Empieza con una introducción llena de fuerza, en tono de Re menor, repetitiva, la que después de una modulación (preparación para un cambio de tono) da paso a la primera estrofa (en Mi mayor), que no es sino una letra sencilla, de amor para ella y contra él (George Beatle), sin grandes pretensiones literarias, pero bien hecha y mejor interpretada en la voz del Eric. Da capo. La introducción se convierte -enriquecida con más apoyo en la dotación instrumental- en fondo para los coros, que simulan un desesperado lamento con el que suplica ser amado (“¡Layla!, ¡pélame por favor!, ¡olvídate del Huesos!”). Nuevamente la modulación y la segunda estrofa. Así, tres veces, al término de las cuales los coros laylianos van desapareciendo discretamente para dar lugar a un pasaje de guitarras ejecutadas por Clapton y Duane que suenan tan desgarradoramente, que supongo que por eso, finalmente, la Patricia le hizo caso al Eric. La guitarra ejecutada por Allman con slide (un tubito de metal o vidrio en el que se introduce un dedo y con ese se “pisa” la cuerda) es única: no hay nada que se le parezca en toda la historia del rock; pero si a eso sumamos el dúo con Erico...

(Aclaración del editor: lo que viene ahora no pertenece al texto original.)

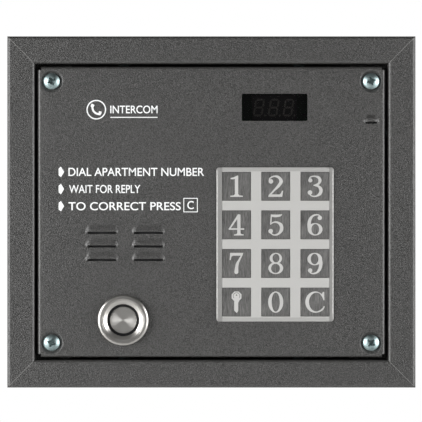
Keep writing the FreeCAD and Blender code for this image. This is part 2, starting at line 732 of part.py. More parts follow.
def chip(x, z, size, pins, height):
    """Flat package with a row of short leads along each side."""
    half = size / 2
    body = block(x - half, x + half, BOARD_BACK + 0.15, BOARD_BACK + height, z - half, z + half)
    pitch = size / pins
    width = pitch * 0.22
    reach = half + 1.0
    lead_top = BOARD_BACK + 0.4
    for i in range(pins):
        offset = (i - (pins - 1) / 2) * pitch
        low = offset - width
        high = offset + width
        body = body.fuse(block(x + low, x + high, BOARD_BACK, lead_top, z - reach, z + reach))
        body = body.fuse(block(x - reach, x + reach, BOARD_BACK, lead_top, z + low, z + high))
    return body


def microcontroller():
    return chip(-8, 52, 12, 8, 1.6)


def capacitors():
    top = BOARD_BACK + 11.5
    places = ((39, 50, 4.0), (49, 50, 4.0), (44, 60.5, 5.0))
    return Part.makeCompound([rod(x, z, radius, BOARD_BACK, top) for x, z, radius in places])


def header(x, z, width, board_back):
    """Shrouded pin header: an open-topped plastic tray with a floor."""
    half = width / 2
    floor = board_back + 2
    top = board_back + 6
    tray = block(x - half, x + half, board_back, top, z - 2.9, z + 2.9)
    hollow = block(x - half + 0.8, x + half - 0.8, floor, top + 1, z - 2.1, z + 2.1)
    plug = block(x - half + 0.9, x + half - 0.9, floor, top, z - 2.0, z + 2.0)
    return [tray.cut(hollow), plug]


def board_connectors():
    solids = header(PAD_X, 35.6, 22, BOARD_BACK)
    solids += header(-41.2, 35.6, 14, BOARD_BACK)
    solids += header(MIC_PLUG_X, MIC_PLUG_Z, 8, BOARD_BACK)
    solids += header(PAD_X, 22, 22, PAD_FLANGE_BACK + BOARD_SHEET)
    terminal = block(-8, 10, BOARD_BACK, BOARD_BACK + 9, 31.4, 39)
    for i in range(3):
        terminal = terminal.cut(rod(-5 + i * 6, 35.2, 1.9, BOARD_BACK + 5, BOARD_BACK + 10))
    return Part.makeCompound(solids + [terminal])


def trimmer_places():
    return (("trimmer_rotor_speaker", -30.0, 60.0), ("trimmer_rotor_mic", -46.0, 60.0))


def trimmer_bodies():
    bodies = []
    for _, x, z in trimmer_places():
        body = block(x - 3.4, x + 3.4, BOARD_BACK, BOARD_BACK + 4.6, z - 3.4, z + 3.4)
        bodies.append(body.cut(rod(x, z, 2.55, BOARD_BACK + 1.6, BOARD_BACK + 6)))
    return Part.makeCompound(bodies)


def trimmer_rotor(x, z):
    """Slotted rotor of a preset potentiometer."""
    rotor = rod(x, z, 2.5, BOARD_BACK + 1.7, BOARD_BACK + 4.9)
    slot = block(x - 2.0, x + 2.0, BOARD_BACK + 4.1, BOARD_BACK + 6, z - 0.35, z + 0.35)
    return rotor.cut(slot)


def ribbon_cable():
    """Flat cable from the keypad board over to the main board."""
    thick = 1.0
    route = [
        (Vec(PAD_X, PAD_FLANGE_BACK + BOARD_SHEET + 6, 22), 0), (Vec(PAD_X, LEAD_BACK - 1, 22), 3),
        (Vec(PAD_X, LEAD_BACK - 1, 35.6), 3), (Vec(PAD_X, CONNECTOR_BACK, 35.6), 0)]
    path = outline(route, closed=False)
    start = route[0][0]
    corners = [start + Vec(x, 0, z) for x, z in four_corners(RIBBON_WIDTH / 2, thick / 2)]
    section = Part.makePolygon([corners[0], corners[2], corners[3], corners[1], corners[0]])
    return path.makePipeShell([section], True, False)


def inner_leads():
    """Twin leads of the speaker, the key reader and the microphone."""
    speaker = [(SPEAKER_X, MAGNET_BACK, -6), (SPEAKER_X, LEAD_BACK, -6), (SPEAKER_X, LEAD_BACK, 35.6),
               (SPEAKER_X, CONNECTOR_BACK, 35.6)]
    reader_x = READER_X + 6.4
    reader = [(reader_x, -37.0, READER_Z), (reader_x, LEAD_BACK, READER_Z), (reader_x, LEAD_BACK, 35.6),
              (reader_x, CONNECTOR_BACK, 35.6)]
    mic = [(MIC_X, -38.2, MIC_Z), (MIC_X, LEAD_BACK, MIC_Z), (MIC_PLUG_X, LEAD_BACK, MIC_PLUG_Z),
           (MIC_PLUG_X, CONNECTOR_BACK, MIC_PLUG_Z)]
    return Part.makeCompound([tube(route, LEAD_RADIUS, 3.0) for route in (speaker, reader, mic)])


def build():
    nodes = frame_rails()
    nodes["back_box"] = back_box()
    nodes["corner_brackets"] = corner_brackets()
    nodes["threaded_pillars"] = threaded_pillars()
    nodes["frame_rivets"] = frame_rivets()
    nodes["cable_grommet"] = cable_grommet()
    nodes["front_panel"] = front_panel()
    nodes.update(panel_screws())
    nodes["weld_studs"] = weld_studs()
    nodes["stud_nuts"] = stud_nuts()
    nodes["display_window"] = display_window()
    nodes["display_module"] = display_module()
    nodes["display_digits"] = display_digits()
    nodes["keypad_bezel"] = keypad_bezel()
    nodes["keypad_seal"] = keypad_seal()
    nodes["keypad_mat"] = keypad_mat()
    nodes["keypad_board"] = keypad_board()
    for name, x, z in key_places():
        nodes[name] = key(x, z)
    nodes["speaker_basket"] = speaker_basket()
    nodes["speaker_magnet"] = speaker_magnet()
    nodes["speaker_cone"] = speaker_cone()
    nodes["speaker_surround"] = speaker_surround()
    nodes["speaker_screen"] = speaker_screen()
    nodes["speaker_clamps"] = speaker_clamps()
    nodes["mic_boot"] = mic_boot()
    nodes["mic_capsule"] = mic_capsule()
    nodes["reader_housing"] = reader_housing()
    nodes["reader_seal"] = reader_seal()
    nodes["reader_nut"] = reader_nut()
    nodes["reader_insulator"] = reader_insulator()
    nodes["reader_contact"] = reader_contact()
    nodes["reader_spring"] = reader_spring()
    nodes["main_board"] = main_board()
    nodes["board_spacers"] = board_spacers()
    nodes["microcontroller"] = microcontroller()
    nodes["capacitors"] = capacitors()
    nodes["board_connectors"] = board_connectors()
    nodes["trimmer_bodies"] = trimmer_bodies()
    for name, x, z in trimmer_places():
        nodes[name] = trimmer_rotor(x, z)
    nodes["ribbon_cable"] = ribbon_cable()
    nodes["inner_leads"] = inner_leads()
    return nodes


os.makedirs("parts", exist_ok=True)
for node, shape in build().items():
    shape.exportStep(os.path.join("parts", node + ".step"))
    state = "valid" if shape.isValid() else "INVALID"
    print(node, len(shape.Solids), "solids", round(shape.Volume, 1), "mm3", state)
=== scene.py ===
import json
import math

import bmesh
import bpy
from mathutils import Euler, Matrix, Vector
from mathutils.geometry import delaunay_2d_cdt


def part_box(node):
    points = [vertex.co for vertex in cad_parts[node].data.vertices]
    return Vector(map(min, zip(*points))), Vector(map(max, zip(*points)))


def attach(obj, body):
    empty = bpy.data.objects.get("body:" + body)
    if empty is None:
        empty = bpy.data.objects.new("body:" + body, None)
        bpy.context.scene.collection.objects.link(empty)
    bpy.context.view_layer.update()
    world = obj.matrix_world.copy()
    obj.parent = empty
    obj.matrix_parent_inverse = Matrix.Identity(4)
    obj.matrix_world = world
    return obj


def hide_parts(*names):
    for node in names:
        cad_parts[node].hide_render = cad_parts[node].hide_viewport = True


# Looks of a flush-mounted door intercom panel. Metres: X to the right, Z up, the front faces -Y.
# Sizes are given in millimetres and turned into metres where a mesh is made.

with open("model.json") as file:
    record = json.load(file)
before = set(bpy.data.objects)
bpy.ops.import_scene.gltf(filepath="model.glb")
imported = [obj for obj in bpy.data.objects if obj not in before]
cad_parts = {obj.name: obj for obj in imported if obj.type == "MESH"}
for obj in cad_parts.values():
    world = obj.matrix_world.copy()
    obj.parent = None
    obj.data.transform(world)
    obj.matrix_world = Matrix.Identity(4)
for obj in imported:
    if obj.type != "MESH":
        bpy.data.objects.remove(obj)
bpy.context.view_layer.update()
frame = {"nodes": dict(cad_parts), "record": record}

MM = 0.001
PANEL = "door_panel"
FRAME = "wall_frame"


def box_mm(node):
    """A CAD node's lowest and highest corners in millimetres."""
    low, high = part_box(node)
    return low / MM, high / MM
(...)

Cuando ellos decidieron (no se puede decir “cuando llegaron al clímax”, pues pudieron haberse pasado la vida tocando infinitamente esa parte consiguiendo que el escucha siguiera como hipnotizado) el tercer acorde del círculo se convierte en tónica (Do mayor): comienza el segundo movimiento, una melodía vigorosa, pero dulcérrima, interpretada en piano (seguramente por Jim Gordon, no por Bobby) en la que el sentido parece ser el decirle a Clapton: “ya mi cuate, no sufra por esa morra; además, pus... es la ruca de su brother, el George. Qué, ¿no se da cuenta que le está pateando sus canicas? Además, ya sabe que ese bato es bien coscolino; ‘pérese a que deje a la Patroncha; entonces ahí es donde l‘entra usté, mi Mano Lenta; ‘ton’s qué... ¿nel? Aliviánese mi buen”. Nuevo mano a mano de superfregones guitarristas que va de menos a más y más hasta que llega (¡snif!) un final acompañado de trinos.

Esa es pues la rola que le dedicamos, Eric y yo, a nuestro amor. A él, se le hizo; a mí no.

Voy a esconder el disco en el lugar más inaccesible del baúl, para olvidar a esa mujer. Bye.

(Éjele, me los vacilé: Avilés Fabila no fue de mi generación).